The annotated The Tales of John Oliver Hobbes has been developed out of an academic curiosity of the potential of moving traditional textual scholarship toward the creation of social editions. That is, to allow a community of students, scholars and non-scholars the opportunity to work together on a text. Following the intentions of both academia and Wikimedia projects, the goal is to provide universal access to cultural works. For Wikimedia, this generally means to make the text available to be viewed on a computer and free of copyright. However, from a literary perspective, technical access alone is a limiting practice. A literary work needs to be historically and culturally accessible as well, which requires differing forms of contextualization and interpretation. In this regard, the annotated social edition seeks to add further layers of access for both readers and editors alike.

With this in mind, The Tales of John Oliver Hobbes (1894) was chosen as the text to be studied due to the relative lack of literary recognition that she has received, despite a rather successful career as a novelist [Citation needed]. The goal then is to bring her work back into contemporary view and honour her work and to provide further understanding of the time she lived in.

History[edit]

The following history has been included for the stake of transparency. This edition can be traced back to a single copy of The Tales of John Oliver Hobbes located at the library of The University of California in Los Angeles. Aided with funding from the Microsoft Corporation, scanner-james-san used a Canon 5D camera to digitize a single copy of a book that was recorded to have 451 pages, 1 leaf of plates, and was 22cm. Following this process the digital surrogate was uploaded to The Internet Archive on May 28 2008 where it is located at archive.org/details/talesofjohnolive00hobb.

In January 2014, the Literatures of Modernity Digital Publishing class at Ryerson University, directed by Professor Jason Boyd, moved the Internet Archive surrogate to Wikisource. Aided by the Wikisource community, the class proofread and formatted the OCR text of The Tales of John Oliver Hobbes. Following this process, a new digital surrogate was created by copying the text into a new namespace: “The Annotated The Tales of John Oliver Hobbes”.

Bibliographic Information[edit]

Editorial Principles[edit]

Wikilinking[edit]

Following the guidelines of Wikisource, wikilinking is a form of annotation. As such, links to original source materials, dictionary definitions, and encyclopedic summaries have been linked directly to Wikimedia projects whenever possible. Words and phrases that can be appropriately explained by Wikimedia linking do not require additional contextualization. Appropriateness has been left up to the individual editor and the community to decide on a case-by-case basis.

Notes and commentary[edit]

When a simple link to a Wikimedia project or external source does not provide adequate contextual knowledge of the word or phrase being annotated, a deeper annotation has been provided.

Page Numbers[edit]

Page numbers from the original are contained in the body of the text, enclosed in square brackets.

Repeated Annotations[edit]

Words that are repeated throughout the text (such as "wi'" or "ha'" etc.) should be annotated once at the beginning of the chapter.

Dialect translations[edit]

Words that have been written phonetically to reproduce local dialects have been translated.
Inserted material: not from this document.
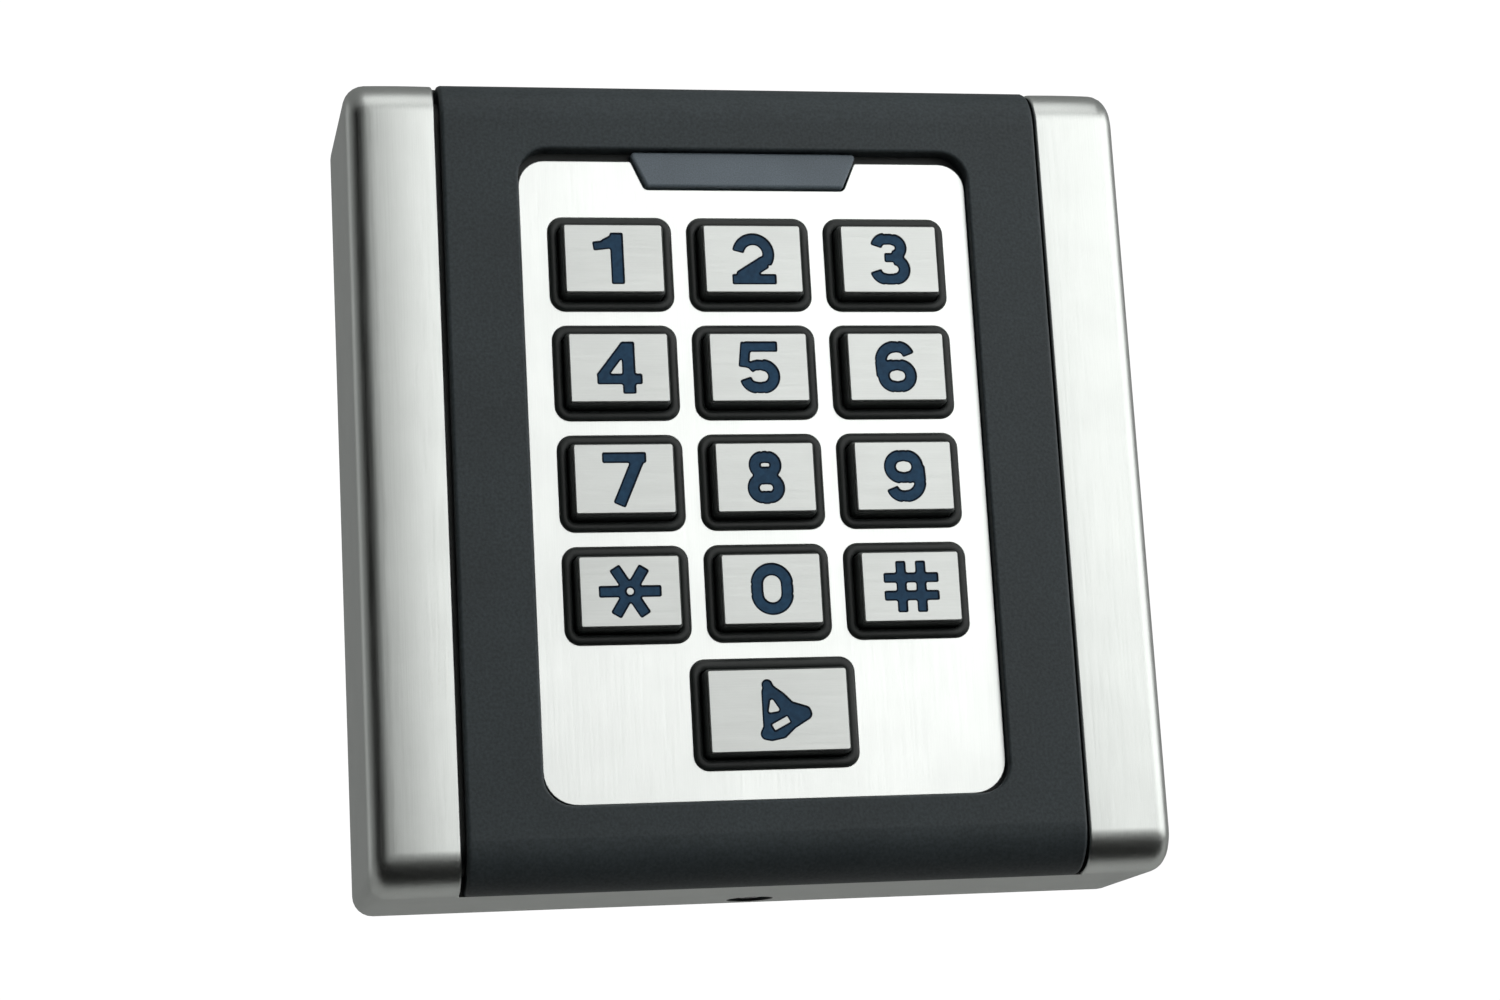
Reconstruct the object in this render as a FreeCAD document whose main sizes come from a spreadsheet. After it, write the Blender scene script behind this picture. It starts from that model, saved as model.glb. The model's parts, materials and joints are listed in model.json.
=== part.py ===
import FreeCAD, Part
import math
import operator
import os

import Sketcher

# Keypad access reader for a wall: a die-cast housing with a black centre frame, a satin key plate,
# twelve keys in a grid and a bell key, on a wall plate held by one security screw.
# +Z is up, the front faces -Y, and the origin is the centre of the wall plate's back face.
# A "depth" is a distance out of the wall, so a point at depth d has y = -d.

DRIVING_DIMENSIONS = {
    "body_width": 118.0,
    "body_height": 120.5,
    "wing_depth": 30.7,
    "housing_wall": 2.2,
    "wing_side_radius": 3.0,
    "wing_end_radius": 6.0,
    "frame_width": 90.6,
    "frame_depth": 31.9,
    "frame_thickness": 2.6,
    "frame_end_radius": 7.0,
    "frame_side_radius": 0.6,
    "frame_joint": 0.8,
    "plate_width": 68.1,
    "plate_height": 95.8,
    "plate_drop": 0.6,
    "plate_corner_radius": 4.2,
    "plate_thickness": 1.0,
    "pitch_across": 20.8,
    "pitch_down": 16.56,
    "grid_rise": 6.5,
    "bell_drop": 36.05,
    "opening_width": 18.4,
    "opening_height": 14.3,
    "bell_opening_width": 24.3,
    "bell_opening_height": 16.1,
    "opening_radius": 2.2,
    "cap_width": 14.5,
    "cap_height": 10.2,
    "bell_cap_width": 20.3,
    "bell_cap_height": 11.85,
    "cap_thickness": 0.8,
    "cap_depth": 33.5,
    "post_lip": 0.35,
    "post_gap": 0.25,
    "key_travel": 1.2,
    "legend_height": 7.4,
    "legend_stroke": 1.55,
    "window_top_width": 34.9,
    "window_bottom_width": 29.9,
    "window_height": 5.4,
    "window_rise": 1.3,
    "window_depth": 31.0,
    "wall_plate_thickness": 1.5,
    "box_screw_spacing": 60.3,
    "gang_screw_spacing": 83.3,
    "plate_screw_radius": 2.1,
    "cable_hole_radius": 9.0,
    "cable_hole_drop": 20.0,
    "cable_radius": 3.0,
    "security_screw_depth": 5.0,
    "board_thickness": 1.6,
    "board_depth": 25.7,
    "slack": 0.1,
}

OPERATORS = {"+": operator.add, "-": operator.sub, "*": operator.mul, "/": operator.truediv}


class Size:
    """A length that keeps its number and the sheet expression it is worked out from."""

    def __init__(self, number, text):
        self.number = number
        self.text = text

    def __add__(self, other):
        return combined(self, "+", other)

    def __sub__(self, other):
        return combined(self, "-", other)

    def __mul__(self, other):
        return combined(self, "*", other)

    def __truediv__(self, other):
        return combined(self, "/", other)

    def __neg__(self):
        return combined(Size(0.0, "0"), "-", self)


def plain(number):
    return Size(float(number), "%.6g" % number)


def as_size(value):
    return value if isinstance(value, Size) else plain(value)


def combined(left, sign, right):
    left = as_size(left)
    right = as_size(right)
    number = OPERATORS[sign](left.number, right.number)
    return Size(number, "(%s %s %s)" % (left.text, sign, right.text))


def bind(thing, field, size):
    """Gives one field of an object its number, and the sheet expression that drives it."""
    thing.setExpression(field, as_size(size).text)


doc = FreeCAD.newDocument("keypad_access_reader")
sheet = doc.addObject("Spreadsheet::Sheet", "Dimensions")
sizes = {}
for row, (alias, number) in enumerate(DRIVING_DIMENSIONS.items(), start=1):
    sheet.set("A%d" % row, alias)
    sheet.set("B%d" % row, str(number))
    sheet.setAlias("B%d" % row, alias)
    sizes[alias] = Size(number, "Dimensions." + alias)
doc.recompute()

subparts = {}


def keep(node, thing):
    """Registers an object as the sub-part that is written to the node's own file."""
    thing.Label = node
    subparts[node] = thing
    return thing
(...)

Limitations of the Digital Edition[edit]

Due to the process of the original digitization of the source book and the movement of the digital surrogate of The Tales of John Oliver Hobbes into its current annotated form, a number of material aspects have been omitted from the annotated edition.

  1. Typographic aspects such as typeface, folios, measure, and leading have been omitted.
  2. Design elements like book cover and bookbinding are missing.
  3. Sensual information like paper texture, ink texture, tears, stains and smells are absent.
  4. User interventions like marginalia from the original scanned book are not included.